# Data for processing:
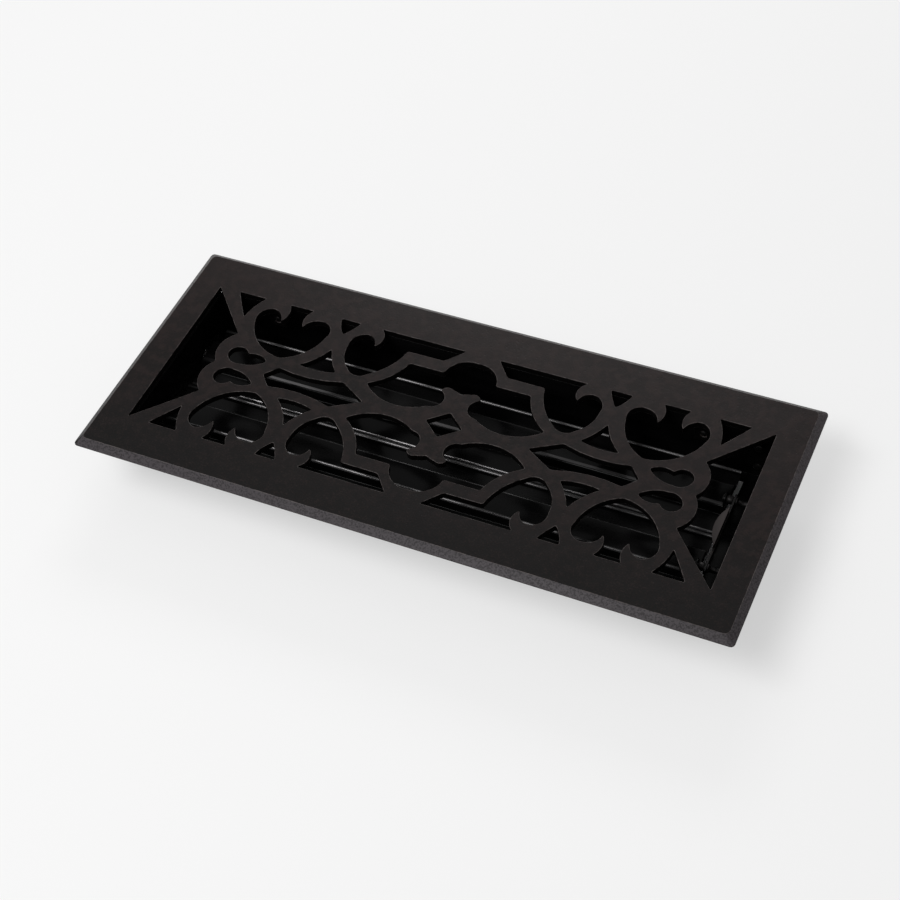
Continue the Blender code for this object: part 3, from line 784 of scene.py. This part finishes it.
class FoldTree(SheetTree):
    """A geometry node tree that draws a sheet's bent section along X."""

    parts_along = 48

    def __init__(self, name: str) -> None:
        """Build the tree.

        Args:
            name: The tree's name.
        """
        super().__init__(name, ("Start", "Float"), ("Length", "Float"),
                         ("Lengthwise Parts", "Int"))
        start, end = self.add("ShaderNodeCombineXYZ"), self.add("ShaderNodeCombineXYZ")
        finish = self.add("ShaderNodeMath", operation="ADD")
        rail = self.add("GeometryNodeCurvePrimitiveLine")
        parts = self.add("ShaderNodeMath", operation="ADD")
        parts.inputs[1].default_value = 1.0
        even = self.add("GeometryNodeResampleCurve")
        section = self.add("GeometryNodeMeshToCurve")
        draw = self.add("GeometryNodeCurveToMesh")
        smooth = self.add("GeometryNodeSetShadeSmooth")
        self.wire((self.entry, "Start", start, "X"), (self.entry, "Start", finish, 0),
                  (self.entry, "Length", finish, 1), (finish, 0, end, "X"),
                  (start, 0, rail, "Start"), (end, 0, rail, "End"),
                  (self.entry, "Lengthwise Parts", parts, 0), (parts, 0, even, "Count"),
                  (rail, "Curve", even, "Curve"), (self.entry, "Geometry", section, "Mesh"),
                  (even, "Curve", draw, "Curve"), (section, "Curve", draw, "Profile Curve"),
                  (draw, "Mesh", self.real, "Geometry"),
                  (self.real, "Geometry", smooth, "Geometry"),
                  (smooth, "Geometry", self.paint, "Geometry"))

    def draw(self, name: str, section: list[Triple], start: float, length: float,
             material: Material) -> Piece:
        """Draw a section along X as a surface without thickness.

        Args:
            name: The new piece's name.
            section: The section's points in order, each with its y, its z and the strength of the
                painted highlight there.
            start: Where the surface starts on X.
            length: How long it is.
            material: Its material.

        Returns:
            The new piece.
        """
        shape = bmesh.new()
        # A rail along X lays the profile's own X along minus Y, and its Y along minus Z
        # Each point carries the strength of the painted highlight along the folds.
        highlight_share = shape.verts.layers.float.new("fold_rub")
        corners = [shape.verts.new((-y, -z, 0.0)) for y, z, _ in section]
        for corner, (_, _, share) in zip(corners, section):
            corner[highlight_share] = share
        for pair in zip(corners, corners[1:]):
            shape.edges.new(pair)
        return self.run(name, shape, {"Start": start, "Length": length, "Finish": material,
                                      "Lengthwise Parts": self.parts_along})


def arc(middle: Point, radius: float, first: float, sweep: float, steps: int) -> list[Point]:
    """Return the points of an arc.

    Args:
        middle: The arc's middle.
        radius: Its radius.
        first: The angle where it starts.
        sweep: The angle that it covers.
        steps: The number of steps.

    Returns:
        One point more than there are steps.
    """
    turns = [first + sweep * step / steps for step in range(steps + 1)]
    return [(middle[0] + radius * cos(turn), middle[1] + radius * sin(turn)) for turn in turns]


def flat_plate(name: str, outline: list[Point], holes: list[tuple[Point, float]],
               thickness: float, place: Matrix) -> Piece:
    """Extrude a flat outline with round holes and put it in its place.

    Args:
        name: The new piece's name.
        outline: The outline's points.
        holes: Pairs of a hole's middle and its radius.
        thickness: The plate's thickness.
        place: Where the outline's plane lies.

    Returns:
        The new piece.
    """
    rounds = [arc(middle, radius, 0.0, 2 * pi, 36)[:-1] for middle, radius in holes]
    curve = bpy.data.curves.new(name, "CURVE")
    curve.dimensions = "2D"
    curve.fill_mode = "BOTH"
    curve.extrude = thickness / 2
    for points in (outline, *rounds):
        spline = curve.splines.new("POLY")
        spline.points.add(len(points) - 1)
        for point, (x, y) in zip(spline.points, points):
            point.co = (x, y, 0.0, 1.0)
        spline.use_cyclic_u = True
    source = in_scene(name, curve)
    mesh = evaluated_mesh(source)
    bpy.data.objects.remove(source, do_unlink=True)
    shape = bmesh.new()
    shape.from_mesh(mesh)
    bmesh.ops.remove_doubles(shape, verts=shape.verts, dist=MERGE)
    bmesh.ops.dissolve_limit(shape, angle_limit=radians(0.8), verts=shape.verts,
                             edges=shape.edges)
    bmesh.ops.recalc_face_normals(shape, faces=shape.faces)
    soften(shape, thickness * 0.15, 30.0)
    shape.transform(place)
    return new_piece(name, shape)


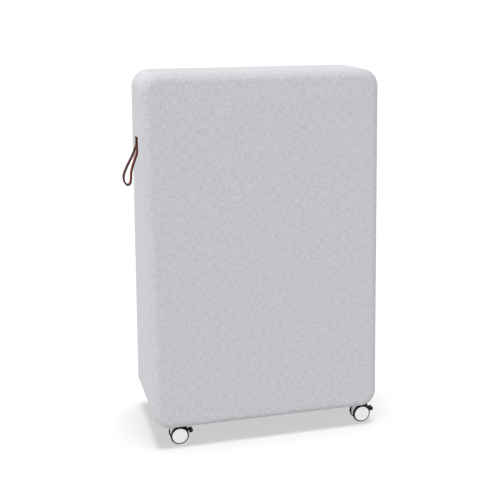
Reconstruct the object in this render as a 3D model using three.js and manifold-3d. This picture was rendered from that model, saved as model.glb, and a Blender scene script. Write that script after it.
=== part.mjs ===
// Rolling partition: an upholstered box, deeper at the foot than at the head, on four braked
// twin-wheel castors, with a leather pull on its left side.
// Millimetres, +Z up. The front faces -Y, the pull is on the -X side, and the floor is z = 0.
import * as THREE from "three";
import { mergeVertices } from "three/addons/utils/BufferGeometryUtils.js";
import Module from "manifold-3d";

const wasm = await Module();
wasm.setup();

// ---------------------------------------------------------------- driving dimensions
const FIT = 0.3; // gap between pieces that touch

// The body, measured over its fabric
const BODY_WIDTH = 1000;
const BODY_HEIGHT = 1478;
const FOOT_DEPTH = 502; // front to back at the underside
const HEAD_DEPTH = 288; // front to back at the top
const CORNER_RADIUS = 69; // corners of the front outline
const EDGE_RADIUS = 33; // rolled edge round the front and the back
const CORNER_STEPS = 6;
const EDGE_STEPS = 5;

// Upholstery
const COVER = 1.5; // fabric thickness
const SEAM_INSET = 26; // from the front or back face to the seam with the side band
const FACE_FOAM = 20; // foam on the front and the back
const SIDE_FOAM = 25; // foam on the sides and the top
const DUST_CLOTH = 0.9;
const CLOTH_RETURN = 45; // how far the side band turns in under the body at each end
const CLOTH_CLEAR = 1; // the dust cloth is cut this far clear of the castor plates

// Box frame
const BASE_BOARD = 24;
const SIDE_BOARD = 18;
const TOP_BOARD = 18;
const FACE_BOARD = 9;
const STIFFENER = 15;
const LOWER_STIFFENER_RISE = 490; // from the base board up to each stiffener
const UPPER_STIFFENER_RISE = 960;

// Castors
const WHEEL_RADIUS = 40;
const WHEEL_WIDTH = 15;
const TREAD = 3.7; // thickness of the tyre
const WHEEL_SIDES = 24;
const TYRE_SHOULDER = 1.8;
const HUB_RECESS_RADIUS = 27;
const HUB_RECESS = 0.7;
const HUB_CHAMFER = 1;
const HUB_WEB = 3; // disc left over the end of the axle
const AXLE_RADIUS = 4;
const TRAIL = 26; // from the swivel axis to the axle
const HOUSING_WIDTH = 27.4;
const HOUSING_RADIUS = 41;
const HOUSING_RISE = 43; // from the axle to the top of the housing
const HOUSING_FLOOR = 14; // from the axle down to the cut edge of the housing
const NECK_REACH = 15; // from the swivel axis to the outside of the neck
const NECK_CORNER = 3;
const KINGPIN_RADIUS = 5.5;
const KINGPIN_LOW = 9; // height of the kingpin's lower end over the axle
const RACE_RADIUS = 12.5;
const RACE = 1.5;
const PLATE_SIZE = 62;
const PLATE = 2.5;
const PLATE_CORNER = 6;
const CASTOR_FROM_SIDE = 83; // swivel axis to the side of the body
const CASTOR_FROM_FACE = 60; // swivel axis to the front or back edge of the foot

// Brake pedal, a rocker; the pivot is placed from the axle, along the trail and up
const PEDAL_PIVOT = [27, 22];
const PEDAL_PIN_RADIUS = 2.5;
const PEDAL_PIN_LENGTH = 26;
const PEDAL_BOSS_RADIUS = 5;
const PEDAL_ARM_WIDTH = 16;
const PEDAL_SLOT_DROP = 25; // from the pivot down to the floor of the slot
// From the pivot, along the trail and up: the middle of the toe, the arm and the release tip
const TOE = [26, -12];
const TOE_RADIUS = 8;
const TOE_WIDTH = 24;
const ARM = [
  [-2, -4.5],
  [24, -19],
  [28, -5],
  [2, 4.5],
];
const RELEASE_TIP = [
  [-3, 1],
  [6, 1],
  [6.5, 15],
  [3.5, 15],
];

// Leather pull
const STRAP = 3.6; // leather thickness
const LAP = 0.2; // the two layers press into each other this far at the tab
const STRAP_WIDTH = 20;
const PULL_HEIGHT = 1201; // from the underside up to the screw
const TAB_LENGTH = 28; // the doubled end that the screw holds; the loop hangs below it
const STRAND_STEPS = 14;
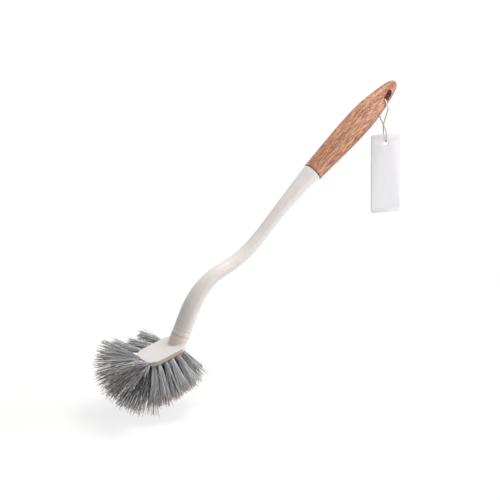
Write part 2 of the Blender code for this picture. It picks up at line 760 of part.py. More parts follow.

# Work required:
Only the number is wanted: how many lines in the data include the string "code"?

# Task result:
2